A good starting point for our editors is to begin searching curated lists for young readers created by trusted organizations such as the American Library Association, We Need Diverse Books, and School Library Journal. We also scour lists of Newbery award winners, various state book lists, Pura Belpré nominees, and more. There are so many quality texts written for children today. But finding a selection that fits into a Junior Great Books anthology for students is not simply a task of finding “quality literature.” It’s more specific than that.
Most importantly, each text needs to spark Shared Inquiry discussion.
How can we make sure that a selection does that? How can we be certain that a text can indeed stand up to the inquiry of Junior Great Books teachers and students, springboarding them into a rich and vibrant discussion?
We sift through our lists of quality children’s literature and look for stories where questions of meaning are not tied up in a nice, neat bow. That is sometimes a daunting task. These texts must spawn multiple deep and highly discussable focus questions—questions that dig deep into the characters, plot, and themes of the piece. A selection, at its core, has to hold some room for interpretation, which allows for the creation of interpretive questions that have more than one answer, and students’ answers need to be able to be supported by evidence within the text. Some stories are extremely well written and can support speculation about the texts, but those don’t work well for a Shared Inquiry discussion. It can be tempting, but not fruitful, for readers to speculate on what might be happening outside of a story, or hypothesize about what an author might have meant by a certain line. But readers should return to a selection for evidence in answering questions about a text. This feature of all our selections is key to lively, nuanced discussions. Civil discourse at its best.

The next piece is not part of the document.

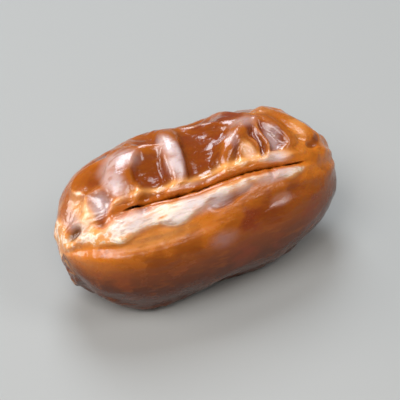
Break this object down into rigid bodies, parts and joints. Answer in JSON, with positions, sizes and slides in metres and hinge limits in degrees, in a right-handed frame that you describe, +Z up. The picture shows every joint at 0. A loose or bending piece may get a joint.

For instance, the story “Those Shoes” by Maribeth Boelts is character-driven, contains excellent writing, and hooks young readers in. But more than that, there are discussable points, issues that children feel deeply about, and there is textual evidence to support multiple viewpoints. If you look at some of the example interpretive questions—“Why does Jeremy give Antonio his shoes, even though he said he wasn’t going to?” or “Why does Jeremy smile at the end of the story?”—you see that these questions direct students to think about the heart of the story and its themes, with several possible pathways to different answers, and students can support their viewpoints by pointing to sentences and dialogue within the text itself.
Once Great Books editors have found a promising text, we bring that selection for review, along with possible discussion questions. (The question-writing process is, in itself, an art form!) The selection team reads the text beforehand, and then we discuss the pros and cons of the piece at the meeting, often tweaking questions, brainstorming different ideas, and taking in each other’s thoughts. It is a collaborative sifting process, in which many pieces don’t make it through to the next round, usually because there isn’t enough heft to a story, or enough to interpret.
Sometimes, these decisions can be difficult. So, we often hold mock Shared Inquiry discussions to determine if a piece truly can sustain inquiry throughout an interpretive discussion. Sometimes we ask other members of the Great Books staff to attempt writing more specific focus questions, in order to truly get at the best interpretive elements of a text. It is often a lengthy and arduous process to ensure that each selection that is included in our JGB anthology has the qualities necessary to support a Shared Inquiry discussion, which is to say, that it supports interpretation and close reading under the Shared Inquiry microscope.
The best selections are the ones that are so rich and fruitful that once they are brought for review, the questions blossom quickly, with more and more ideas and discussion topics starting to sprout up. That is when the editors know they are on to something really good. It’s that goosebumps, chill-up-the-spine moment—“Ah, this one will truly work!”—that we are looking for. Those selections are the ones that make it into our anthologies, into your classrooms, to be read and discussed, dissected, and appreciated—and many of them are kept in your students’ hearts and minds well beyond their time in the classroom.